● Brief
Which lines contain the string "context"? Please list every one of them.

[A block of data]
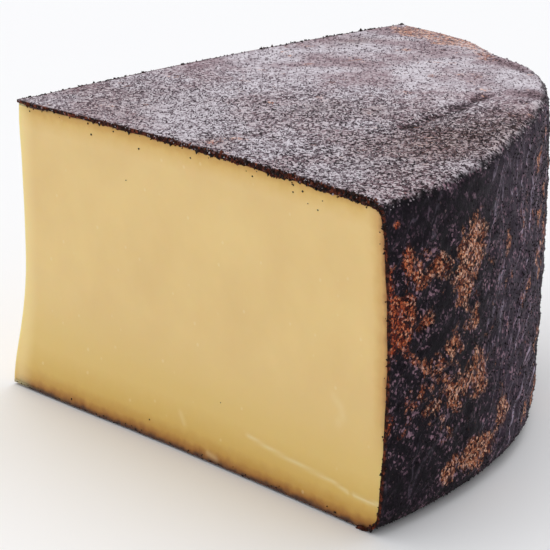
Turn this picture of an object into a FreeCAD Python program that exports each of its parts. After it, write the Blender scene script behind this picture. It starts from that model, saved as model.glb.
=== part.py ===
"""Quarter of a rubbed-rind cheddar wheel, cut by wire through the wheel's axis.

The wheel was pressed in a cloth-lined hoop. Its side is a shallow barrel that leans in towards
the foot on one side, its rims are rounded, its upper face is a little domed and higher on one
side, and the cloth left slow waves and one pleat in the rim. The two cut faces meet at the
wheel's axis. They are dished, and the soft paste at their meeting edge has settled into a foot.

Millimetres, +Z up. The block is drawn about the wheel's axis, with the first cut along +X, and
is then placed with the middle of its footprint at the origin, standing on Z = 0.
"""

import math
import os

import FreeCAD
import Part

SIZES = [
    # alias, value, what it is
    ("wheel_radius", 165.0, "half of the wheel's widest diameter, mm"),
    ("wheel_height", 98.5, "height of the upper face where the dome is highest, mm"),
    ("cut_angle", 88.0, "angle between the two cuts, degrees"),
    ("upper_inset", 1.7, "how far the upper rim stands in from the widest diameter, mm"),
    ("lower_inset", 1.0, "how far the lower rim stands in from the widest diameter, mm"),
    ("upper_round", 4.5, "radius of the upper rim, mm"),
    ("lower_round", 7.5, "radius of the lower rim, mm"),
    ("side_lean", 2.0, "how far the side leans in at the foot, mm"),
    ("lean_angle", 35.0, "where the side leans most, degrees round from the first cut"),
    ("lean_width", 28.0, "half width of the leaning stretch, degrees"),
    ("dome_radius", 2700.0, "radius of the domed upper face, mm"),
    ("dome_along", 110.0, "high spot of the dome, out along the first cut, mm"),
    ("dome_across", 135.0, "high spot of the dome, square to the first cut, mm"),
    ("cloth_wave", 1.2, "depth of the slow waves that the cloth pressed into the rim, mm"),
    ("pleat_depth", 2.6, "depth of the cloth pleat at the upper rim, mm"),
    ("pleat_angle", 66.0, "where the pleat lies, degrees round from the first cut"),
    ("pleat_width", 5.5, "half width of the pleat, degrees"),
    ("pleat_height", 21.0, "how far down the side the pleat dies out, mm"),
    ("face_dish", 1.4, "how far the middle of a cut face is dished, mm"),
    ("edge_dish", 0.8, "how far the edge where the cuts meet is dished, mm"),
    ("foot_flare", 2.8, "how far the paste has spread at the foot of the meeting edge, mm"),
    ("foot_height", 22.0, "height over which the foot dies out, mm"),
    ("foot_reach", 55.0, "length along a cut over which the foot dies out, mm"),
]

# Heights of the horizontal sections as shares of wheel_height. They crowd towards the foot,
# where the outline changes quickest, and the last one stands above the dome, which trims it.
SECTION_LEVELS = (0.0, 0.035, 0.09, 0.17, 0.28, 0.42, 0.58, 0.74, 0.9, 1.08)
WIDEST_LEVEL = 0.5  # share of the height at which the barrel is widest

# The cloth's slow waves: waves in a full turn, share of cloth_wave, place in the turn at the
# foot and how far they twist on the way up, both in radians.
CLOTH_WAVES = ((5.0, 1.0, 0.27, 2.2), (9.0, 0.7, 2.84, -3.1))

RIM_POINTS = 19  # points that shape the rim of a section
FACE_POINTS = 9  # points that shape each cut of a section
DOME_REACH = 2.2  # the dome is turned out to this many wheel radii
DOME_CLEARANCE = 0.3  # the turned cut stands this share of the height above the dome
RIM_ZONE = 0.9  # an edge further out than this share of the radius is on the side
RIM_BAND = 0.1  # a rim lies within this share of the height from the top or the foot


def make_sheet(doc):
    """The driving dimensions, one row each: alias, value, meaning."""
    sheet = doc.addObject("Spreadsheet::Sheet", "dims")
    for row, (alias, value, meaning) in enumerate(SIZES, start=1):
        sheet.set(f"A{row}", alias)
        sheet.set(f"B{row}", f"{value:g}")
        sheet.set(f"C{row}", meaning)
        sheet.setAlias(f"B{row}", alias)
    doc.recompute()
    return sheet


def origin_plane(body, role):
    """One of the body's own origin planes, found by its role."""
    return next(f for f in body.Origin.OriginFeatures if f.Role == role)


def through(points):
    """A smooth edge through evenly parametrised points, so that all sections share their knots."""
    last = len(points) - 1
    curve = Part.BSplineCurve()
    curve.interpolate(Points=points, Parameters=[i / last for i in range(last + 1)])
    return curve


def bump(distance, width):
    """A smooth bump, 1 at its middle, that dies out over the width."""
    return math.exp(-((distance / width) ** 2))


def polar(radius, degrees):
    """The point at this radius and angle about the wheel's axis."""
    turn = math.radians(degrees)
    return FreeCAD.Vector(radius * math.cos(turn), radius * math.sin(turn), 0)


def proud(dims, height, along):
    """How far a cut face stands proud of its plane: the settled foot, less the dish."""
    foot = dims.foot_flare * bump(height, dims.foot_height) * bump(along, dims.foot_reach)
    upward = math.sin(math.pi * min(height / dims.wheel_height, 1.0))
    outward = math.sin(math.pi * min(along / dims.wheel_radius, 1.0))
    dish = dims.edge_dish + (dims.face_dish - dims.edge_dish) * outward
    return foot - dish * upward


def rim_radius(dims, height, degrees):
    """Radius of the wheel's side: a leaning barrel with the cloth's waves and one pleat."""
    level = height / dims.wheel_height
    reach = (level - WIDEST_LEVEL) / WIDEST_LEVEL
    inset = dims.upper_inset if reach > 0 else dims.lower_inset
    barrel = dims.wheel_radius - inset * reach ** 2
    lean = dims.side_lean * (1.0 - level) * bump(degrees - dims.lean_angle, dims.lean_width)
    waves = 0.0
    for count, share, place, twist in CLOTH_WAVES:
        waves += share * math.sin(count * math.radians(degrees) + place + twist * level)
    around = bump(degrees - dims.pleat_angle, dims.pleat_width)
    pleat = dims.pleat_depth * around * bump(dims.wheel_height - height, dims.pleat_height)
    return barrel - lean + dims.cloth_wave * waves - pleat


def cut_points(dims, height, degrees, outward, start):
    """Points along one cut, from the meeting edge out to the rim."""
    end = rim_radius(dims, height, degrees)
    points = [start]
    for i in range(1, FACE_POINTS):
        along = end * i / (FACE_POINTS - 1)
        points.append(polar(along, degrees) + outward * proud(dims, height, along))
    return points


def section_outline(dims, height):
    """The closed outline of one horizontal section: first cut, rim, second cut."""
    first_out = polar(1.0, -90.0)
    second_out = polar(1.0, dims.cut_angle + 90.0)
    # both faces stand proud by the same amount where they meet
    between = first_out + second_out
    meeting = between * (proud(dims, height, 0.0) / between.dot(first_out))
    first = cut_points(dims, height, 0.0, first_out, meeting)
    second = cut_points(dims, height, dims.cut_angle, second_out, meeting)
    rim = [first[-1]]
    for i in range(1, RIM_POINTS - 1):
        degrees = dims.cut_angle * i / (RIM_POINTS - 1)
        rim.append(polar(rim_radius(dims, height, degrees), degrees))
    rim.append(second[-1])
    return [through(first), through(rim), through(second[::-1])]


def section_sketch(body, dims, number, level):
    """One horizontal section, held at its share of the wheel's height."""
    sketch = body.newObject("Sketcher::SketchObject", f"section_{number:02d}")
    sketch.AttachmentSupport = (origin_plane(body, "XY_Plane"), [""])
    sketch.MapMode = "FlatFace"
    sketch.setExpression("AttachmentOffset.Base.z", f"dims.wheel_height * {level}")
    for curve in section_outline(dims, level * dims.wheel_height):
        sketch.addGeometry(curve, False)
    return sketch


def loft_block(body, dims):
    """The block as cut, up to a plain flat top that stands above the dome."""
    sketches = [section_sketch(body, dims, n, level) for n, level in enumerate(SECTION_LEVELS)]
    body.Document.recompute()
    block = body.newObject("PartDesign::AdditiveLoft", "block")
    block.Profile = sketches[0]
    block.Sections = sketches[1:]
    block.Ruled = False
    for sketch in sketches:
        sketch.Visibility = False


def dome_groove(body, dims):
    """Turns away what stands above the domed upper face, about a level axis far below the wheel."""
    line = body.newObject("Sketcher::SketchObject", "dome_line")
    line.AttachmentSupport = (origin_plane(body, "XZ_Plane"), [""])
    line.MapMode = "FlatFace"
    # the sketch's own Z points along -Y, so the high spot's distance across is minus its offset
    line.setExpression("AttachmentOffset.Base.x", "dims.dome_along")
    line.setExpression("AttachmentOffset.Base.y", "dims.wheel_height")
    line.setExpression("AttachmentOffset.Base.z", "-dims.dome_across")
    reach = DOME_REACH * dims.wheel_radius
    above = DOME_CLEARANCE * dims.wheel_height
    swing = math.asin(reach / dims.dome_radius)
    sag = dims.dome_radius * (1.0 - math.cos(swing))
    centre = FreeCAD.Vector(0, -dims.dome_radius, 0)
    circle = Part.Circle(centre, FreeCAD.Vector(0, 0, 1), dims.dome_radius)
    upright = math.pi / 2
    line.addGeometry(Part.ArcOfCircle(circle, upright - swing, upright + swing), False)
    corners = [
        FreeCAD.Vector(-reach, -sag, 0),
        FreeCAD.Vector(-reach, above, 0),
        FreeCAD.Vector(reach, above, 0),
        FreeCAD.Vector(reach, -sag, 0),
    ]
    for a, b in zip(corners, corners[1:]):
        line.addGeometry(Part.LineSegment(a, b), False)
    # the axis lies level, so that the dome's seam and poles fall outside the wheel
    line.addGeometry(Part.LineSegment(centre, centre + FreeCAD.Vector(reach, 0, 0)), True)
    body.Document.recompute()
    groove = body.newObject("PartDesign::Groove", "dome")
    groove.Profile = line
    groove.ReferenceAxis = (line, ["Axis0"])
    groove.Midplane = True
    groove.Angle = 2.0 * math.degrees(swing)
    line.Visibility = False
    body.Document.recompute()
    return groove


def rim_edge(shape, dims, low):
    """The name of the edge that runs round the upper or the lower rim."""
    wanted = 0.0 if low else dims.wheel_height
    found = []
    for number, edge in enumerate(shape.Edges, start=1):
        middle = edge.valueAt((edge.FirstParameter + edge.LastParameter) / 2)
        away = abs(middle.z - wanted)
        on_side = math.hypot(middle.x, middle.y) > RIM_ZONE * dims.wheel_radius
        if on_side and away < RIM_BAND * dims.wheel_height:
            found.append((away, f"Edge{number}"))
    return min(found)[1]


def round_rim(body, before, dims, name, low):
    """Rounds one rim of the wheel."""
    fillet = body.newObject("PartDesign::Fillet", name)
    fillet.Base = (before, [rim_edge(before.Shape, dims, low)])
    fillet.setExpression("Radius", "dims.lower_round" if low else "dims.upper_round")
    body.Document.recompute()
    return fillet


def build_cheddar(doc, dims):
    """The quarter wheel as one body."""
    body = doc.addObject("PartDesign::Body", "cheddar_quarter")
    body.Label = "cheddar_quarter"
    loft_block(body, dims)
    doc.recompute()
    dome = dome_groove(body, dims)
    upper = round_rim(body, dome, dims, "upper_rim", low=False)
    round_rim(body, upper, dims, "lower_rim", low=True)
    return body


def stand_at_origin(body):
    """Puts the middle of the footprint's box at the origin."""
    box = body.Shape.optimalBoundingBox()
    body.Placement.Base = FreeCAD.Vector(-box.Center.x, -box.Center.y, -box.ZMin)
    body.Document.recompute()


def check(doc, body):
    """Stops the build if anything failed, before a file is written."""
    for item in doc.Objects:
        failed = {"Invalid", "Error"} & set(item.State)
        if failed:
            raise RuntimeError(f"{item.Label} is {sorted(failed)}")
    if body.Shape.isNull() or not body.Shape.isValid() or len(body.Shape.Solids) != 1:
        raise RuntimeError(f"{body.Label} is not one valid solid")


def main():
    doc = FreeCAD.newDocument("cheddar")
    dims = make_sheet(doc)
    body = build_cheddar(doc, dims)
    stand_at_origin(body)
    check(doc, body)
    os.makedirs("parts", exist_ok=True)
    body.Shape.exportStep(f"parts/{body.Label}.step")
    box = body.Shape.optimalBoundingBox()
    litres = body.Shape.Volume / 1e6
    print(f"{body.Label}: {box.XLength:.1f} x {box.YLength:.1f} x {box.ZLength:.1f} mm, "
          f"{litres:.3f} litres, {len(body.Shape.Faces)} faces")


main()
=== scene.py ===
import math
from functools import partial

import bmesh
import bpy
import numpy as np
from mathutils import Matrix, Vector
from mathutils.bvhtree import BVHTree


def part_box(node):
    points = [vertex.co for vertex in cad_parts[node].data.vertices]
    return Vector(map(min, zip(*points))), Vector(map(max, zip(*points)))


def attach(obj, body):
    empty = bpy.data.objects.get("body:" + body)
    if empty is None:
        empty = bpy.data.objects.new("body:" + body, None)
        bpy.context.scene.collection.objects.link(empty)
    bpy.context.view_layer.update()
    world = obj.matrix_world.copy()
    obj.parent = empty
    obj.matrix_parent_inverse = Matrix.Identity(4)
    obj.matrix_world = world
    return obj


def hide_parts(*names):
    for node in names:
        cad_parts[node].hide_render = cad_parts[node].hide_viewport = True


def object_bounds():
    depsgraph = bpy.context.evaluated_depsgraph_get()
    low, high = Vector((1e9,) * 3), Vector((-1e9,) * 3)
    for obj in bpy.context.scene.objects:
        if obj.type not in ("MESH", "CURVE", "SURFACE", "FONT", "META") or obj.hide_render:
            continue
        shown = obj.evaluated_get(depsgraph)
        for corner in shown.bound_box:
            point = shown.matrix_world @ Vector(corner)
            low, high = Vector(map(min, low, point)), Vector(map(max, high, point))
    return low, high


# A quarter of a cheddar wheel whose rind was rubbed with ground coffee: the two wire-cut faces
# of paste, the crusted rind round them, and the loose grounds that stick to both.
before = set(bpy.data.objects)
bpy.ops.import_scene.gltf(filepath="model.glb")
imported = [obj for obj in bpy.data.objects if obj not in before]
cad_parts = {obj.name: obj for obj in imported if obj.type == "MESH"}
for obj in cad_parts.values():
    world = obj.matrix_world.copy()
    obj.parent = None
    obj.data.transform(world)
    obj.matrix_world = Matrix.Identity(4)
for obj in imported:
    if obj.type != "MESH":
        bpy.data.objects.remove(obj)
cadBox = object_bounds()
mm = 0.001
nodeName = "cheddar_quarter"
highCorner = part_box(nodeName)[1]

# kinds of node that come again and again; a ranged node's inputs are, in order, its value, the two
# ends that it reads and the two that it gives; a mix of colours has its share at 0 and its colours
# at 6 and 7, and comes out at 2; a random number's ends are at 2 and 3, and it comes out at 1
attribute = "ShaderNodeAttribute"
maths = "ShaderNodeMath"
mix = "ShaderNodeMix"
named = "GeometryNodeInputNamedAttribute"
noise = "ShaderNodeTexNoise"
random = "FunctionNodeRandomValue"
ramp = "ShaderNodeValToRGB"
ranged = "ShaderNodeMapRange"
cells = "ShaderNodeTexVoronoi"


def smoothstep(value, start, end):
    share = np.clip((value - start) / (end - start), 0.0, 1.0)
    return share * share * (3.0 - 2.0 * share)


def bump(distance, width):
    # 1 at no distance, dying out over the width
    return np.exp(-((distance / width) ** 2))


def perMetre(millimetres):
    # a pattern's scale: how many features of this size there are to the metre, to two figures
    return float(f"{1.0 / (millimetres * mm):.2g}")


def linearColour(hexColour):
    # sRGB hex to the linear values that shaders want
    parts = [int(hexColour[i:i + 2], 16) / 255.0 for i in (1, 3, 5)]
    linear = [c / 12.92 if c <= 0.04045 else ((c + 0.055) / 1.055) ** 2.4 for c in parts]
    return (*linear, 1.0)


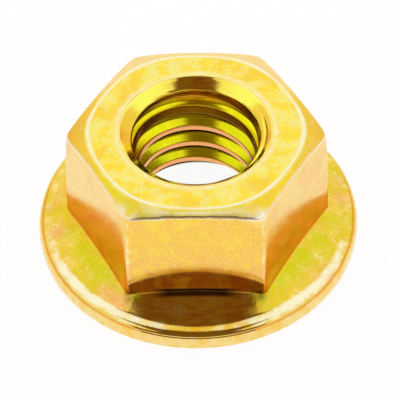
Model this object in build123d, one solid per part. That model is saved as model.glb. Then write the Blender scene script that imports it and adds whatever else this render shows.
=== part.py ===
"""Serrated flange nut, M6 x 1, cold formed in one piece.

A hexagon stands on a sloping flange. The bearing face under the flange is
cut into ratchet teeth, which slide as the nut is tightened and bite against
loosening. Sizes are in millimetres. The thread axis is +Z, and the lands of
the teeth stand on z = 0.
"""

import os
from math import ceil, cos, pi, radians, sin, tan

from build123d import *
from build123d.topology import SkipClean

# Hexagon
ACROSS_FLATS = 9.8
CORNER_RADIUS = 0.22
NUT_HEIGHT = 6.0
TOP_CHAMFER_ANGLE = 20.0
TOP_FACE_INSET = 0.42
SHOULDER_RADIUS = 0.8

# Flange
FLANGE_DIAMETER = 14.0
FLANGE_SLOPE = 18.0
FLANGE_EDGE_HEIGHT = 1.05
RIM_ROUNDING_SHARE = 0.727
RIM_LOWER_ANGLE = 84.0
RIM_FOOT_RADIUS = 0.1
NECK_FILLET_SHARE = 0.218

# Internal thread, right-hand
THREAD_DIAMETER = 6.0
THREAD_PITCH = 1.0
THREAD_ANGLE = 60.0
THREAD_START_ANGLE = 72.0
CREST_SHARE = 0.25
ROOT_SHARE = 0.125
UPPER_COUNTERSINK_CLEARANCE = 0.35
UPPER_COUNTERSINK_ANGLE = 100.0
LOWER_COUNTERSINK_CLEARANCE = 1.3
LOWER_COUNTERSINK_ANGLE = 80.0

# Ratchet teeth under the flange
TOOTH_COUNT = 30
TOOTH_DEPTH = 0.3
TOOTH_LAND_SHARE = 0.22
TOOTH_WALL_SHARE = 0.14
TOOTH_RING_INSET = 0.4
TOOTH_RUNOUT_ANGLE = 40.0

# The teeth are cut by wedges that narrow towards the axis and start at this radius
TOOTH_CUTTER_START = 1.0

# How far cutters run past the metal
OVERRUN = 0.5


def flange_overhang():
    """How far the flange reaches past the hexagon's rounded corners."""
    corner_reach = (ACROSS_FLATS / 2 - CORNER_RADIUS) / cos(pi / 6) + CORNER_RADIUS
    return FLANGE_DIAMETER / 2 - corner_reach


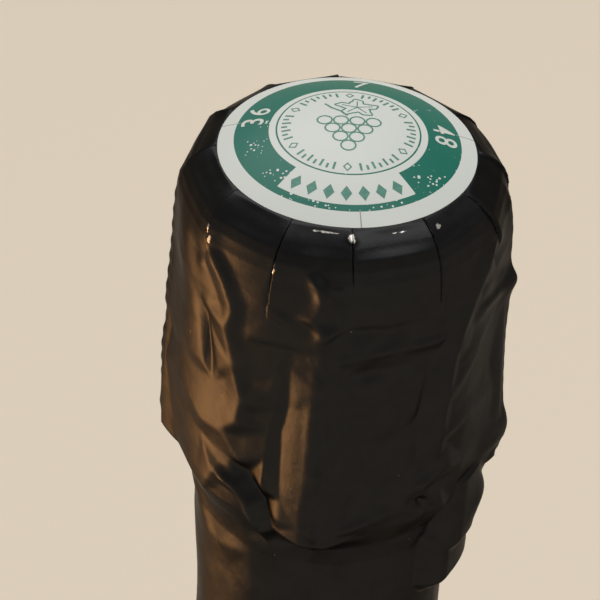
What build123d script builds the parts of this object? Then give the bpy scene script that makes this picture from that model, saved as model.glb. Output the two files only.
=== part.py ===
from build123d import *
import math
import os

os.makedirs("parts", exist_ok=True)

# A sealed bottle of sparkling wine, standing on its base ring at z = 0, in mm.
# From the inside out: glass and wine, cork, cap plate and wire cage, foil and top disc.

# Glass bottle
bottle_height = 300.0
body_radius = 44.3
body_top = 108.0
neck_radius = 14.0
neck_foot_radius = 14.2
neck_length = 32.0
glass_wall = 5.0
base_floor = 7.0
heel_radius = 11.0
stand_width = 4.0
punt_height = 32.0
punt_thickness = 9.0
punt_tip_share = 0.45
punt_flank_share = 0.80
punt_flank_rise_share = 0.40
shoulder_pull_share = 0.33
neck_flare = 1.1
neck_pull_share = 0.65
shoulder_spans = 16

# Finish: the lip and the ring that the cage hooks under
finish_height = 16.5
ring_radius = 16.75
ring_height = 7.5
ring_upper_rounding = 2.4
ring_lower_rounding = 0.9
collar_radius = 13.3
lip_radius = 14.3
lip_height = 6.0
lip_rounding = 1.4
mouth_chamfer = 0.6

# Bore of the neck
bore_radius = 8.75
bore_length = 20.0
throat_radius = 9.8
throat_depth = 45.0
throat_pull_share = 0.40
punt_spans = 8
trough_spans = 3
throat_spans = 12

# Wine
fill_height = 222.0
wine_gap = 0.15

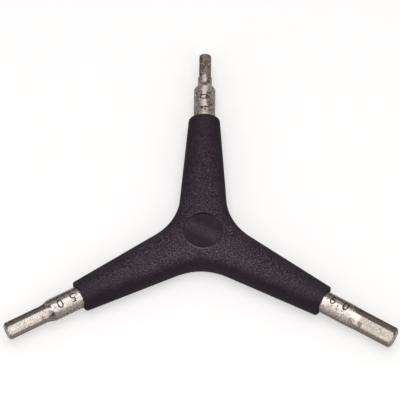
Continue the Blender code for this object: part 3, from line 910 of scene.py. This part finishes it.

● Output of the exercise
        bpy.context.scene.collection.objects.link(empty)
    bpy.context.view_layer.update()
    depsgraph = bpy.context.evaluated_depsgraph_get()
    for obj in bpy.context.scene.objects:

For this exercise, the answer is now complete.